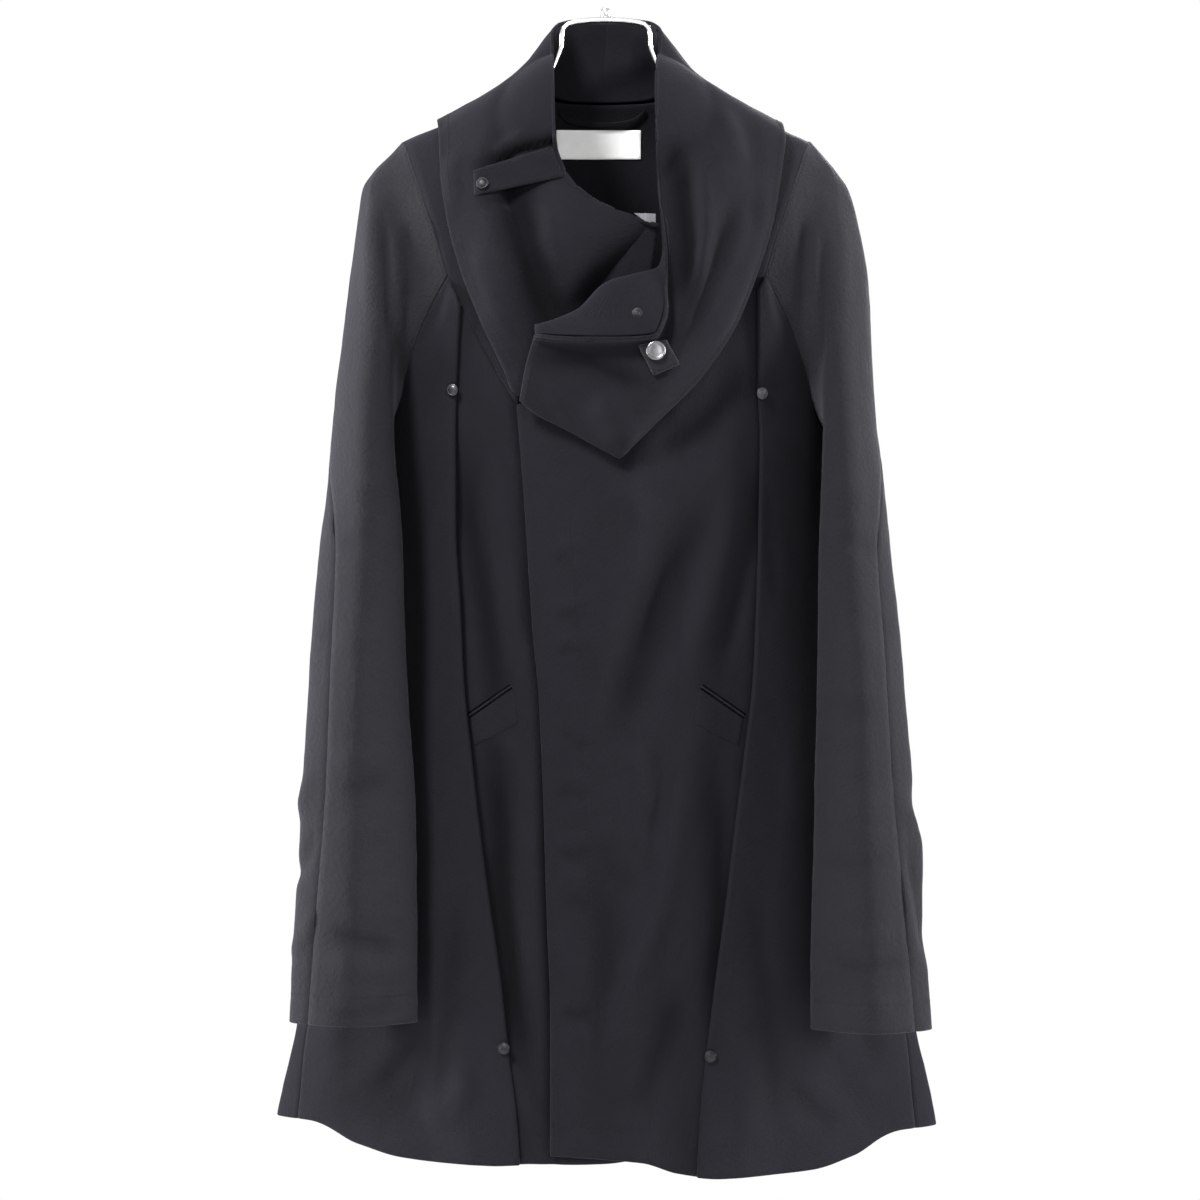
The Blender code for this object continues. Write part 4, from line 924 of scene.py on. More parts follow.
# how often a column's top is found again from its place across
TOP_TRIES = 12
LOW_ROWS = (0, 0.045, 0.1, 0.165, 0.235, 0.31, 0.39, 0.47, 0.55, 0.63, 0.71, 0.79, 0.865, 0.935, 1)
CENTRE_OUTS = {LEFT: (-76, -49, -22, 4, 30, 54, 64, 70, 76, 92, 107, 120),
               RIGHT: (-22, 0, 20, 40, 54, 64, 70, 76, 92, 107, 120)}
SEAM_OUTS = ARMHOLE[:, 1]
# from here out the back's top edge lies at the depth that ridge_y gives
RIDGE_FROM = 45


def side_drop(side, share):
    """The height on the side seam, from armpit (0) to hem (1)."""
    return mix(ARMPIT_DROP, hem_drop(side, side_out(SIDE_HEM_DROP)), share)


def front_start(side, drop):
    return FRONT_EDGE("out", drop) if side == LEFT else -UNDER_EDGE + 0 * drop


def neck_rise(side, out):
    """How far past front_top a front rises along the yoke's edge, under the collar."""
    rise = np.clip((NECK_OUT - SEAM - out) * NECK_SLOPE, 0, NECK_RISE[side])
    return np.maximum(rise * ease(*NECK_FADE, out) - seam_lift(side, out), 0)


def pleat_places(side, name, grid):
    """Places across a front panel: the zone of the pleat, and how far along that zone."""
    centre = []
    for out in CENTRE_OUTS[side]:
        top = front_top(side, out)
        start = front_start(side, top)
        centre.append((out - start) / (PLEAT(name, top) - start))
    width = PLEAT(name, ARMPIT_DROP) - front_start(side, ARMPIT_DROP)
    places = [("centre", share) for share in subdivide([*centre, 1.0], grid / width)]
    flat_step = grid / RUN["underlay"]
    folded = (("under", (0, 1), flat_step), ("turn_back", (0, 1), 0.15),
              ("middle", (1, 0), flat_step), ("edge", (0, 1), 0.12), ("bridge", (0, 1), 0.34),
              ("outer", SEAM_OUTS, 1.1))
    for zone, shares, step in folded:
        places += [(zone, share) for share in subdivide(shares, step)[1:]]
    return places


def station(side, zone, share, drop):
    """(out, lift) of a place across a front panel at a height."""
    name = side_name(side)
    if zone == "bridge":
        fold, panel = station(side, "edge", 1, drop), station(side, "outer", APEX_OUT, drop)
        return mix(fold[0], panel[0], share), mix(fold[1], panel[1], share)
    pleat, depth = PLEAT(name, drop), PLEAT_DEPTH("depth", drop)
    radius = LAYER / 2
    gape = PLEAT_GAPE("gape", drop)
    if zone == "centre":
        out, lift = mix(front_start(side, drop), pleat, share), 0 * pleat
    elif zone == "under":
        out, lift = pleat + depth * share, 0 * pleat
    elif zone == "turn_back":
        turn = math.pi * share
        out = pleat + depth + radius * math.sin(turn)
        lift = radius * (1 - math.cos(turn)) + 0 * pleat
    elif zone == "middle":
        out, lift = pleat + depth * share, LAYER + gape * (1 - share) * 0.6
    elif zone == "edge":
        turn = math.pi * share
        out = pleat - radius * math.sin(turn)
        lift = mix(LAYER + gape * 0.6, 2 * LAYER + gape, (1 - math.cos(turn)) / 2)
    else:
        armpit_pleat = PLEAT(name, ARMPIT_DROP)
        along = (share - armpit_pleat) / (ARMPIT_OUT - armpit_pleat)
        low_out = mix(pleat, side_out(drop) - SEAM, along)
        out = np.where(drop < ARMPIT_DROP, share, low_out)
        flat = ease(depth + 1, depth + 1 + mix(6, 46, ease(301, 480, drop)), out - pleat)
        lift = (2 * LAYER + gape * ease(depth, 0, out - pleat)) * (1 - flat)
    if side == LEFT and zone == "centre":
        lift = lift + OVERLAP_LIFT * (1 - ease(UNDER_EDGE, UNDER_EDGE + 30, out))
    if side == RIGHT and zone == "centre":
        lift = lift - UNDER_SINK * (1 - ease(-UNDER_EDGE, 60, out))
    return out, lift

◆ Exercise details
Copy every line exactly. Leave nothing out.

◆ Solution to this exercise
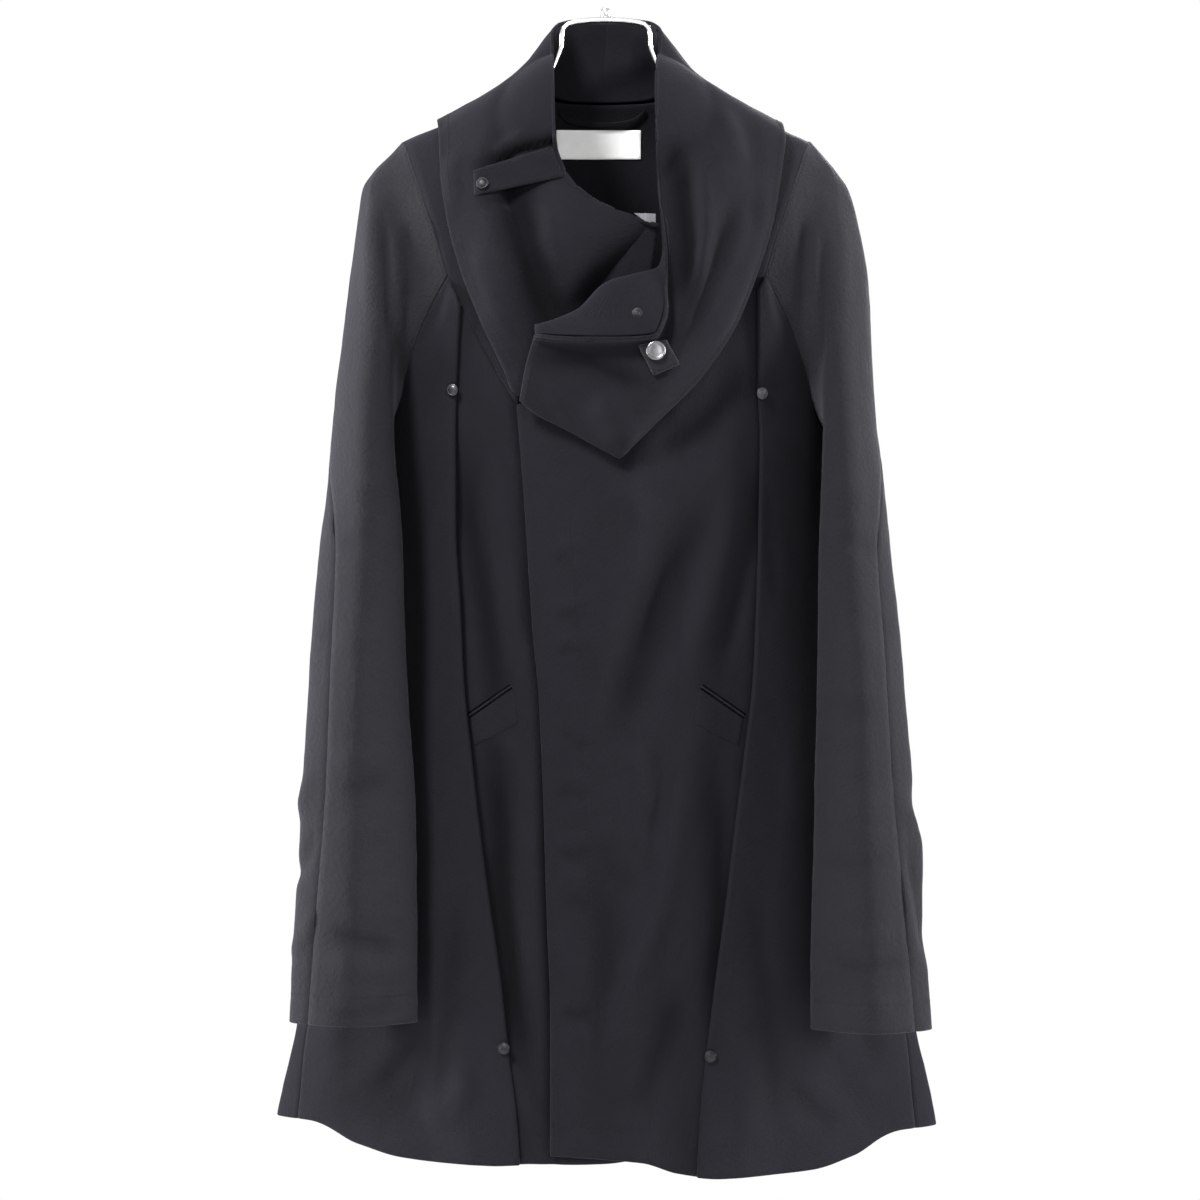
The Blender code for this object continues. Write part 4, from line 924 of scene.py on. More parts follow.
# how often a column's top is found again from its place across
TOP_TRIES = 12
LOW_ROWS = (0, 0.045, 0.1, 0.165, 0.235, 0.31, 0.39, 0.47, 0.55, 0.63, 0.71, 0.79, 0.865, 0.935, 1)
CENTRE_OUTS = {LEFT: (-76, -49, -22, 4, 30, 54, 64, 70, 76, 92, 107, 120),
               RIGHT: (-22, 0, 20, 40, 54, 64, 70, 76, 92, 107, 120)}
SEAM_OUTS = ARMHOLE[:, 1]
# from here out the back's top edge lies at the depth that ridge_y gives
RIDGE_FROM = 45


def side_drop(side, share):
    """The height on the side seam, from armpit (0) to hem (1)."""
    return mix(ARMPIT_DROP, hem_drop(side, side_out(SIDE_HEM_DROP)), share)


def front_start(side, drop):
    return FRONT_EDGE("out", drop) if side == LEFT else -UNDER_EDGE + 0 * drop


def neck_rise(side, out):
    """How far past front_top a front rises along the yoke's edge, under the collar."""
    rise = np.clip((NECK_OUT - SEAM - out) * NECK_SLOPE, 0, NECK_RISE[side])
    return np.maximum(rise * ease(*NECK_FADE, out) - seam_lift(side, out), 0)


def pleat_places(side, name, grid):
    """Places across a front panel: the zone of the pleat, and how far along that zone."""
    centre = []
    for out in CENTRE_OUTS[side]:
        top = front_top(side, out)
        start = front_start(side, top)
        centre.append((out - start) / (PLEAT(name, top) - start))
    width = PLEAT(name, ARMPIT_DROP) - front_start(side, ARMPIT_DROP)
    places = [("centre", share) for share in subdivide([*centre, 1.0], grid / width)]
    flat_step = grid / RUN["underlay"]
    folded = (("under", (0, 1), flat_step), ("turn_back", (0, 1), 0.15),
              ("middle", (1, 0), flat_step), ("edge", (0, 1), 0.12), ("bridge", (0, 1), 0.34),
              ("outer", SEAM_OUTS, 1.1))
    for zone, shares, step in folded:
        places += [(zone, share) for share in subdivide(shares, step)[1:]]
    return places


def station(side, zone, share, drop):
    """(out, lift) of a place across a front panel at a height."""
    name = side_name(side)
    if zone == "bridge":
        fold, panel = station(side, "edge", 1, drop), station(side, "outer", APEX_OUT, drop)
        return mix(fold[0], panel[0], share), mix(fold[1], panel[1], share)
    pleat, depth = PLEAT(name, drop), PLEAT_DEPTH("depth", drop)
    radius = LAYER / 2
    gape = PLEAT_GAPE("gape", drop)
    if zone == "centre":
        out, lift = mix(front_start(side, drop), pleat, share), 0 * pleat
    elif zone == "under":
        out, lift = pleat + depth * share, 0 * pleat
    elif zone == "turn_back":
        turn = math.pi * share
        out = pleat + depth + radius * math.sin(turn)
        lift = radius * (1 - math.cos(turn)) + 0 * pleat
    elif zone == "middle":
        out, lift = pleat + depth * share, LAYER + gape * (1 - share) * 0.6
    elif zone == "edge":
        turn = math.pi * share
        out = pleat - radius * math.sin(turn)
        lift = mix(LAYER + gape * 0.6, 2 * LAYER + gape, (1 - math.cos(turn)) / 2)
    else:
        armpit_pleat = PLEAT(name, ARMPIT_DROP)
        along = (share - armpit_pleat) / (ARMPIT_OUT - armpit_pleat)
        low_out = mix(pleat, side_out(drop) - SEAM, along)
        out = np.where(drop < ARMPIT_DROP, share, low_out)
        flat = ease(depth + 1, depth + 1 + mix(6, 46, ease(301, 480, drop)), out - pleat)
        lift = (2 * LAYER + gape * ease(depth, 0, out - pleat)) * (1 - flat)
    if side == LEFT and zone == "centre":
        lift = lift + OVERLAP_LIFT * (1 - ease(UNDER_EDGE, UNDER_EDGE + 30, out))
    if side == RIGHT and zone == "centre":
        lift = lift - UNDER_SINK * (1 - ease(-UNDER_EDGE, 60, out))
    return out, lift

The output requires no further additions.